We are headed farther south, which I never would’ve imagined before now. The northeast corridor has long been my comfort zone. It is beautifully Black in Baltimore, strange and mercurial in its beauty. During this most recent stint living in this area, I’ve been in no great rush to leave it.

But about six months ago, I began concentrating my job search beyond Baltimore, DC, and Virginia. I started thinking of what life might look like if I stopped believing it had to occur within quite so confined a physical (and emotional) radius.

Just what would it look like if I my eyes left their level? What signal would I see if I’d only look up?

I took the steps and weighed the cost and wondered.

I might’ve known this much earlier if I’d not been quite so afraid. I might’ve discovered it sooner if I weren’t self-doubting, so presumptuous about what would happen if I took you away from our current circle and tried to create a new one.

But up above our heads, the signal had long been there, blaring and unanswered.

Up above our heads, we were always cleared for takeoff.

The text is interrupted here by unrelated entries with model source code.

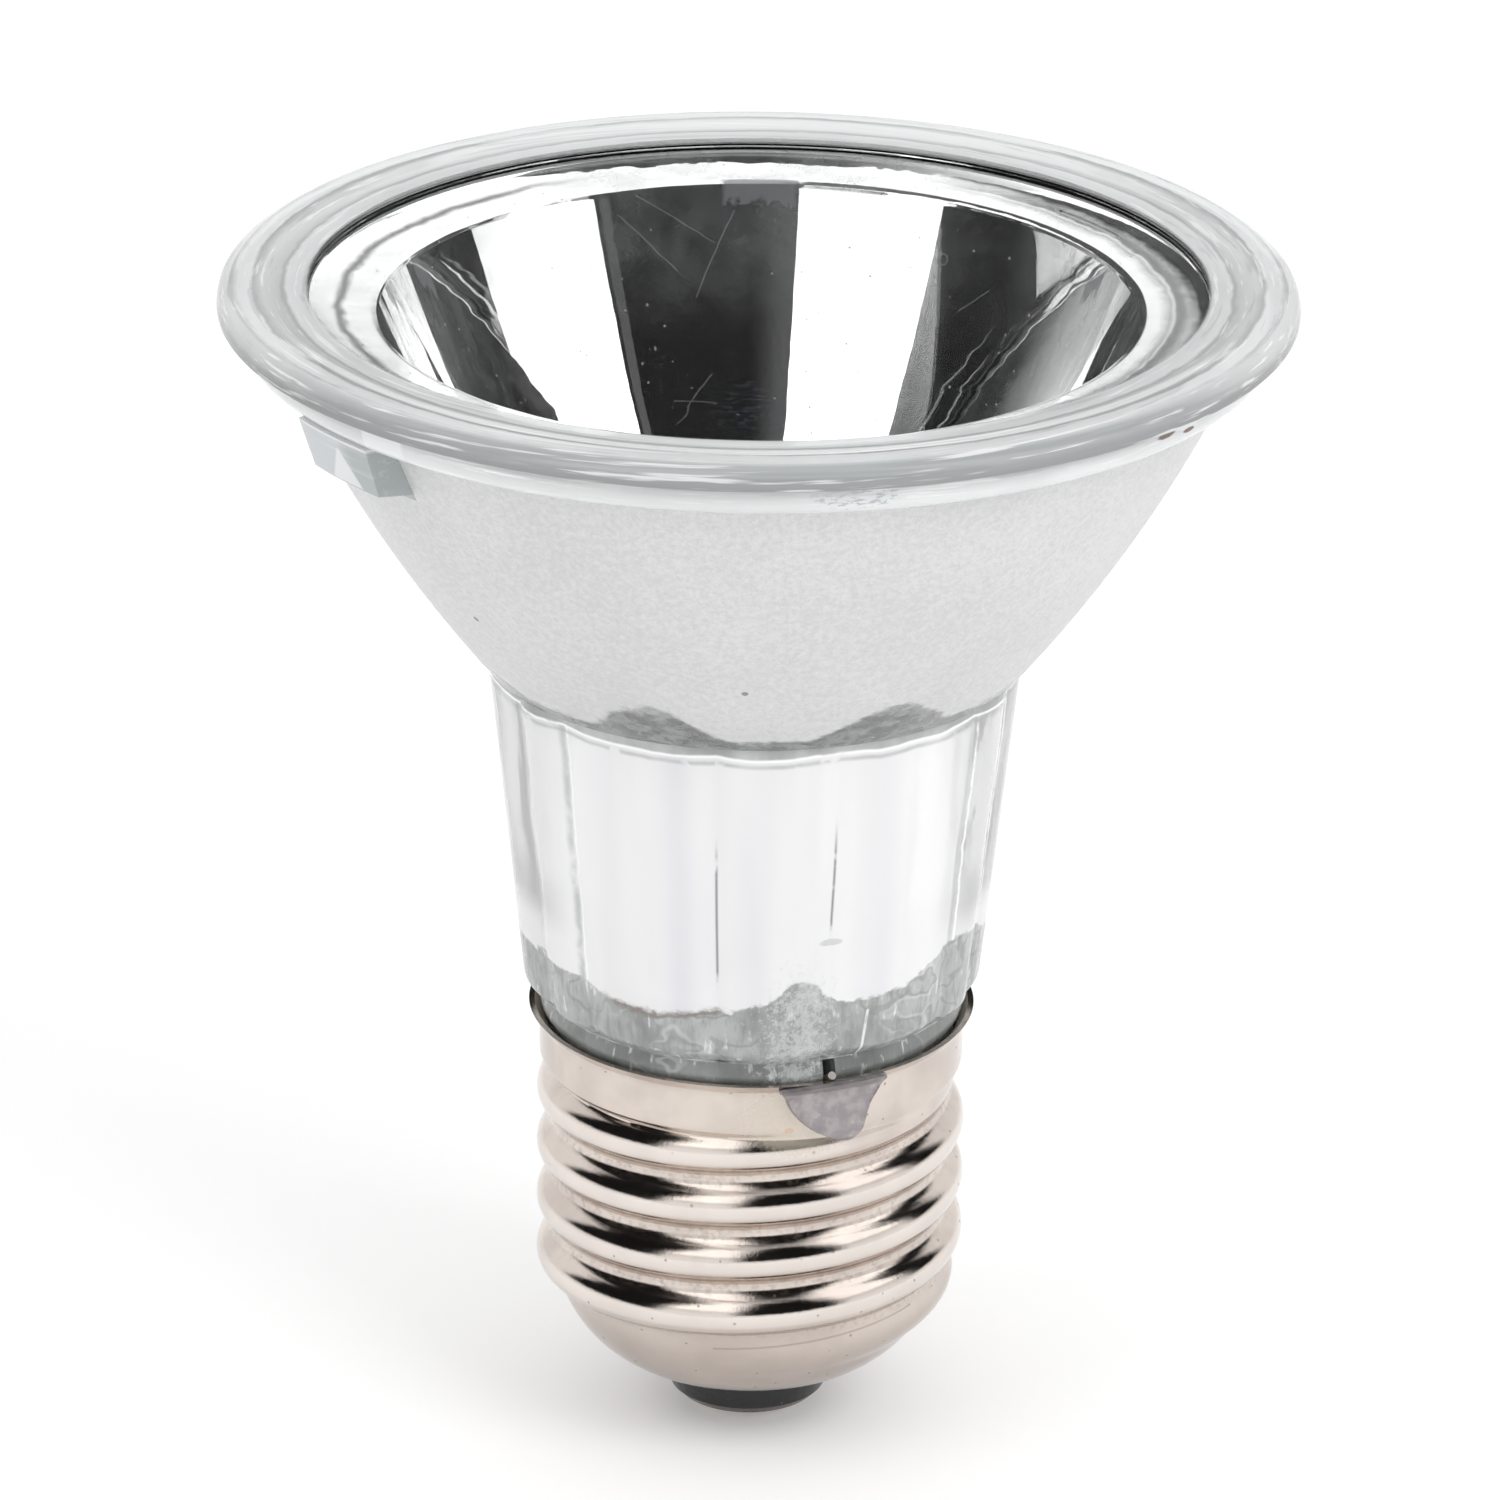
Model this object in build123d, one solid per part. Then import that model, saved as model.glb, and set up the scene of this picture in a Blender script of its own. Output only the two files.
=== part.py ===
from build123d import *
import math
import os

# Reflector heat lamp with a screw cap. Millimetres, +Z towards the lens, the lamp's axis on Z and the
# origin at the lowest point of the centre contact. The front is -Y, with +X on its right.
# A depth is counted down from the rim's widest line, and an angle from the front towards the right.

# Front lens
LENS_R = 32.3
LENS_TOP_RISE = 1.1
LENS_EDGE_ROUND = 0.9
LENS_EDGE_DROP = 0.35
LENS_RING_WIDTH = 1.5
LENS_RING_SLOPE = 0.9
LENS_RING_HEIGHT = 0.3
LENS_PLUG_R = 26.9
LENS_PLUG_LENGTH = 1.5
LENS_SEAT_GAP = 0.3

# Rim flange of the reflector
FLANGE_R = 31.3
FLANGE_FOOT_R = 31.0
FLANGE_THICKNESS = 1.95
FLANGE_ROUND = 0.45

# Mirror bowl
BOWL_TOP_R = 28.95
BOWL_FOOT_R = 16.4
BOWL_HEIGHT = 20.3
BOWL_SWELL = 0.82
LEDGE_INNER_R = 25.9
LEDGE_DROP = 0.25
MOUTH_DROP = 0.25
MOUTH_CHAMFER = 0.35
FOCAL_LENGTH = 4.4
MIRROR_HEIGHT = 29.5
THROAT_R = 11.5

# Lobed neck
NECK_TOP_R = 16.3
NECK_FOOT_R = 13.95
NECK_LENGTH = 20.9
NECK_INTO_BOWL = 1.5
NECK_GROOVE = 0.42
NECK_SIDES = 3
PANEL_ANGLES = (27.4, 37.95, 16.7, 37.95)
FIRST_GROOVE_ANGLE = -8.35
SHOULDER_HEIGHT = 0.8
SHOULDER_INSET = 0.7
NECK_BORE_FOOT_R = 10.4
FLOOR_THICKNESS = 2.8

# Glass stem that goes into the screw shell
STEM_R = 11.0
STEM_WALL = 1.8
STEM_LENGTH = 8.7

# Key lugs under the flange
LUG_COUNT = 2
LUG_ANGLE = -53.5
LUG_ARC = 13.0
LUG_HEIGHT = 3.7
LUG_TOP_R = 30.9
LUG_FOOT_R = 29.0
LUG_ROOT_R = 25.2

# Halogen capsule
CAPSULE_R = 5.75
CAPSULE_WALL = 1.0
CAPSULE_CROWN = 3.6
CAPSULE_BODY = 15.5
CAPSULE_ABOVE_FOCUS = 11.5
PINCH_NECK = 2.4
PINCH_LENGTH = 6.5
PINCH_WIDTH = 9.6
PINCH_THICKNESS = 3.0
PINCH_ROUND = 1.2
TIP_R = 1.1
TIP_LENGTH = 2.4
EMBED_GAP = 0.04

# Filament, leads, foils and pins
COIL_R = 0.8
COIL_BORE_R = 0.45
LEAD_R = 0.2
PIN_SPACING = 5.8
LEAD_RISE = 0.6
LEAD_IN_PINCH = 1.2
FOIL_WIDTH = 1.8
FOIL_THICKNESS = 0.12
FOIL_LENGTH = 3.4
PIN_R = 0.5

# Ferrules and clip plate on the neck's floor
FERRULE_R = 1.5
FERRULE_FLANGE_R = 2.2
FERRULE_FLANGE = 0.35
FERRULE_PROUD = 0.5
PIN_FIT = 0.05
CLIP_R = 9.6
CLIP_THICKNESS = 0.4
CLIP_TAB_HEIGHT = 2.8
CLIP_TAB_WIDTH = 4.0

# Screw shell
SHELL_LIP_GAP = 1.3
SHELL_LIP_R = 13.63
SHELL_LIP_LENGTH = 0.7
SKIRT_R = 13.0
SKIRT_LENGTH = 2.7
SHELL_WALL = 0.35
THREAD_NECKING = 0.6
THREAD_ROOT_R = 12.1
THREAD_CREST_R = 13.15
THREAD_PITCH = 3.629
THREAD_WIDTH = 3.1
THREAD_ROOTING = 0.2
THREAD_TURNS = 3.95
THREAD_START_ANGLE = 100
THREAD_RUNOUT = 1.2
THREAD_LENGTH = 13.3
DOME_HEIGHT = 6.55
DOME_SWELL = 1.55
SHELL_END_R = 5.3

# Black glass insulator and centre contact
INSULATOR_FIT = 0.06
INSULATOR_PROUD = 2.35
INSULATOR_TAPER = 0.45
INSULATOR_ROUND = 0.5
INSULATOR_COLLAR_R = 9.2
INSULATOR_INSIDE = 3.0
EYELET_R = 3.4
EYELET_THICKNESS = 0.45
EYELET_TUBE_R = 1.5
EYELET_BORE_R = 0.75
EYELET_TUBE_LENGTH = 2.6
CONTACT_DOME_R = 2.3
CONTACT_DOME_HEIGHT = 0.55
CONTACT_FLAT_R = 0.7

# Cement ring
CEMENT_FIT = 0.06
CEMENT_BELOW_LIP = 2.0
CEMENT_LIP = 1.5
CEMENT_LIP_R = 9.5

# Lead wires in the cap
WIRE_R = 0.25
WIRE_BEND = 1.2
WIRE_END_BEND = 0.6
WIRE_FIT = 0.1
SIDE_WIRE_ANGLE = 21.5
SIDE_WIRE_DIP = 1.5
SIDE_WIRE_RISE = 0.9
CENTRE_WIRE_DROP = 11.5
CENTRE_WIRE_SLANT = 7.0

# Side solder
SOLDER_WIDTH = 5.9
SOLDER_HEIGHT = 3.5
SOLDER_FOOT = 0.9
SOLDER_BULK = 0.95
SOLDER_LEFT_MIDDLE = 2.36
SOLDER_OVER_LIP = 0.45


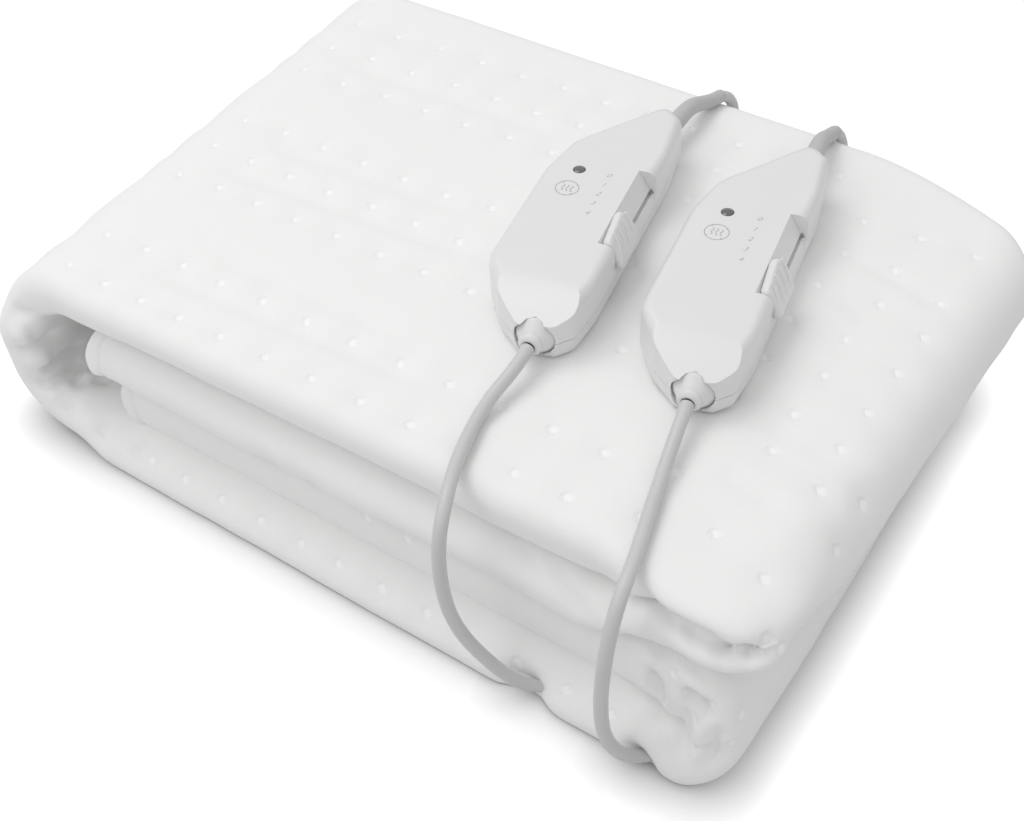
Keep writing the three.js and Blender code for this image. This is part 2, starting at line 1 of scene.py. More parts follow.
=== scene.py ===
# %% [markdown]
# # A folded heated mattress pad with two hand controllers
#
# The pad is white padded cloth, welded in small spots, and folded into a block. Two hand
# controllers lie on it, with a cord at each end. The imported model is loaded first. It is the
# frame that every piece here fits into: nothing in it is moved, and pieces that need a softer
# or finer shape are made new and stand in its solids' places.

import math

import bmesh
import bpy
import numpy as np
from mathutils import Matrix, Vector, noise


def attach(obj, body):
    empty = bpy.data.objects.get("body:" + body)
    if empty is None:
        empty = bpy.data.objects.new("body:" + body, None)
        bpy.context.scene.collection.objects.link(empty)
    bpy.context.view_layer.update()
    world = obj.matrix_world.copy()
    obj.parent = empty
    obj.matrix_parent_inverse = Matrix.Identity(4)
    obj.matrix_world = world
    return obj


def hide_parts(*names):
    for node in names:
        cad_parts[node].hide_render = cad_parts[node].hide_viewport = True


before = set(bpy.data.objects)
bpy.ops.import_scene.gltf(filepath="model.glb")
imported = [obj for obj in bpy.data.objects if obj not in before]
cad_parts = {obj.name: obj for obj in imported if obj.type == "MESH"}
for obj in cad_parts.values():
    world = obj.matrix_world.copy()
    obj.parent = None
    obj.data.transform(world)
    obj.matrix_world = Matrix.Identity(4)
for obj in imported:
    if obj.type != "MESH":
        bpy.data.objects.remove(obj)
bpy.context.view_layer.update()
MM = 0.001
ROOT_BODY = "folded_pad"

# %% [markdown]
# ## Camera
#
# The camera stands in front of the pad's right half, a little higher than the pad is wide, and
# looks down at it from about 45 degrees. It is turned a few degrees about its own line of sight,
# so the turn is given as three directions and not as a target to look at.

# %% Camera
CAMERA_AT = Vector((0.2801, -0.3819, 0.4611))
CAMERA_RIGHT = Vector((0.8344, 0.5494, -0.0448))
CAMERA_UP = Vector((-0.3653, 0.6120, 0.7014))
CAMERA_LENS = 47.36  # on a sensor 36 mm wide


def placed(name, data):
    """A new object in the scene."""
    made = bpy.data.objects.new(name, data)
    bpy.context.scene.collection.objects.link(made)
    return made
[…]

3 responses to “We’re moving soon.”

  1. BRAVO, Stacia, and congratulations! At 63, I am finally leaving my “nest” too. I hope you are excited and feel the sense of impending adventure and exploration that I do.

  2. I left home with a man and my child and husband . The marriage didn,t last but their was changes and knowing I had to take care of myself and child made me strong.

  3. Best of luck, Stacia! Hope you’ll continue the blog when you’re settled in your new city.